VI. LES APPOINTEMENTS DES CHANTEURS

    A l’inverse de la fameuse caisse de Robert Macaire toujours ouverte pour recevoir, la caisse des théâtres lyriques est toujours ouverte pour payer. Ce que mangent les ténors, les soprani et les barytons dépasse toute croyance ; on n’a jamais vu de gargantualisme pareil. Le public ne payant pas plus qu’autrefois, au contraire, les demi-dieux ont dû tout naturellement et très-rapidement transformer la caisse des malheureux directeurs en caisse des Danaïdes, où l’on verse des seaux d’or sans qu’il y reste un sou. Encore Paris ne peut-il plus payer les voix exceptionnelles. Aussitôt qu’un chanteur est sûr d’être un dieu, le voilà qui prend en pitié les cinquantaines de mille francs qu’on lui verse à Paris, et qui se met à chanter tant bien que mal l’italien pour aller demander la centaine de mille aux directeurs de Londres ou de Saint-Pétersbourg.

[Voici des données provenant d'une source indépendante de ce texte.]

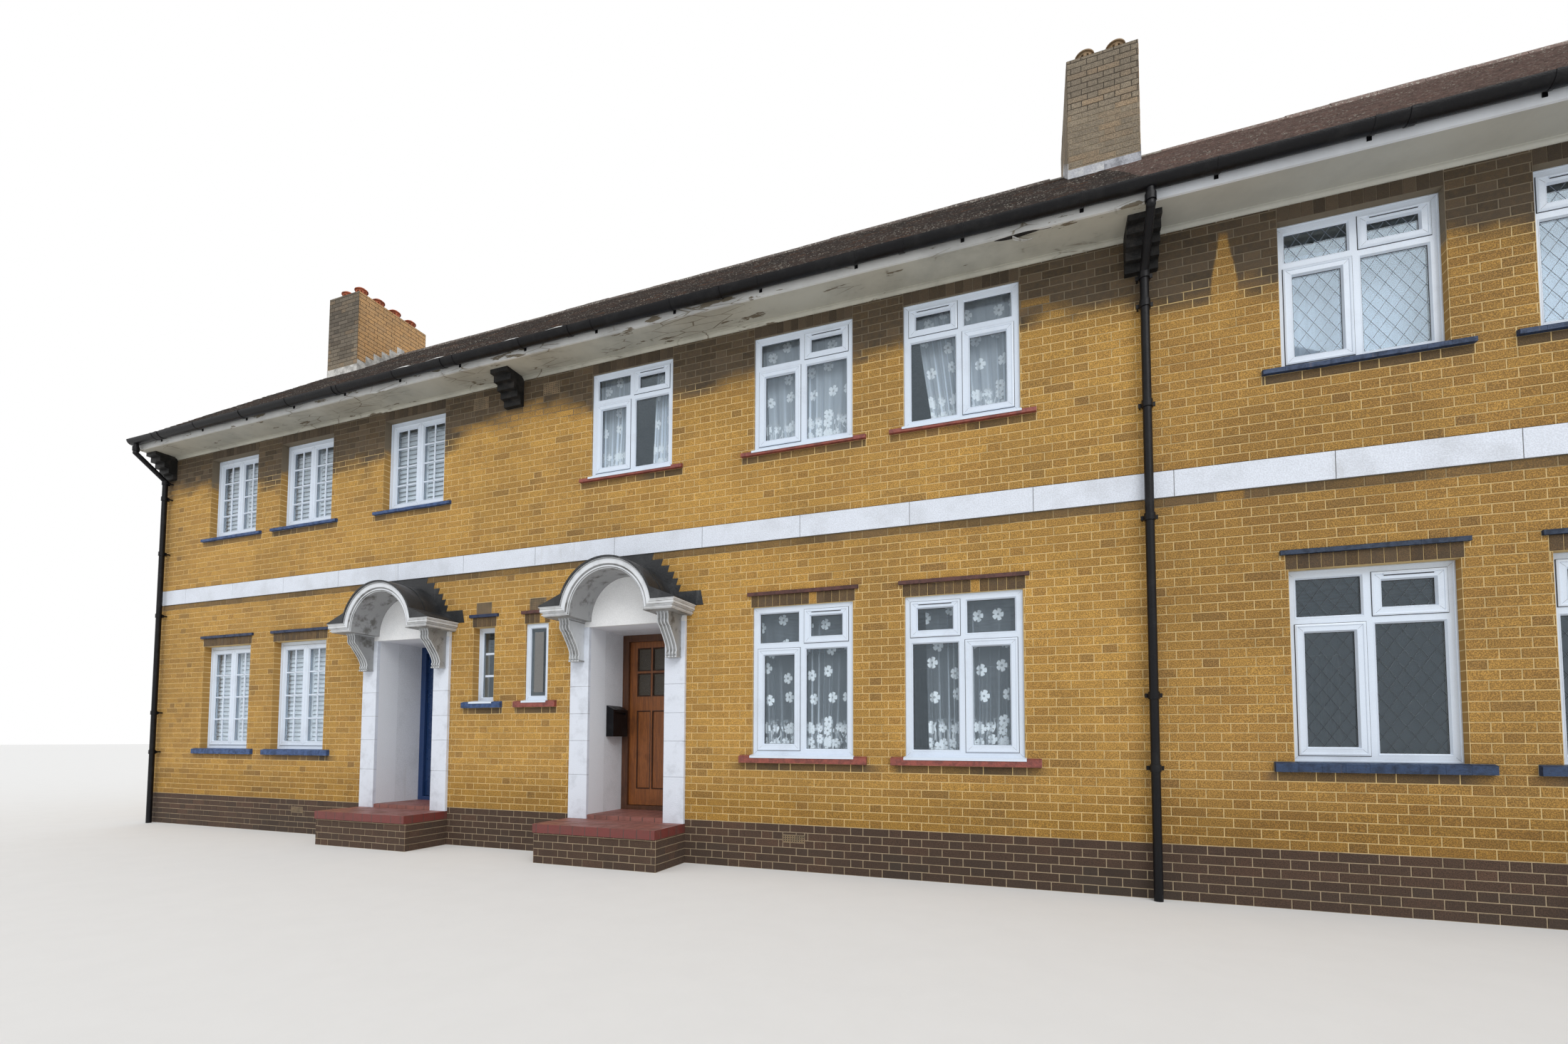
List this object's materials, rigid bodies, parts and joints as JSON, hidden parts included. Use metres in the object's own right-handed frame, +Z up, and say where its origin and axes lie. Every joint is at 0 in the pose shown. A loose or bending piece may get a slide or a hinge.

Un chanteur fort en voix qui ne gagne pas cent mille francs par an se regarde aujourd’hui comme un paltoquet ; et l’Angleterre et la Russie, désireuses de ne pas lui laisser cette mauvaise opinion de lui-même, acharnées d’ailleurs à interner chez elles les Grandgousiers de l’art, les lui donnent. Qui a tort là-dedans ? Eh ! mon Dieu, personne. Sauvons la caisse ! toujours. L’art est une chimère, sachons nous en passer.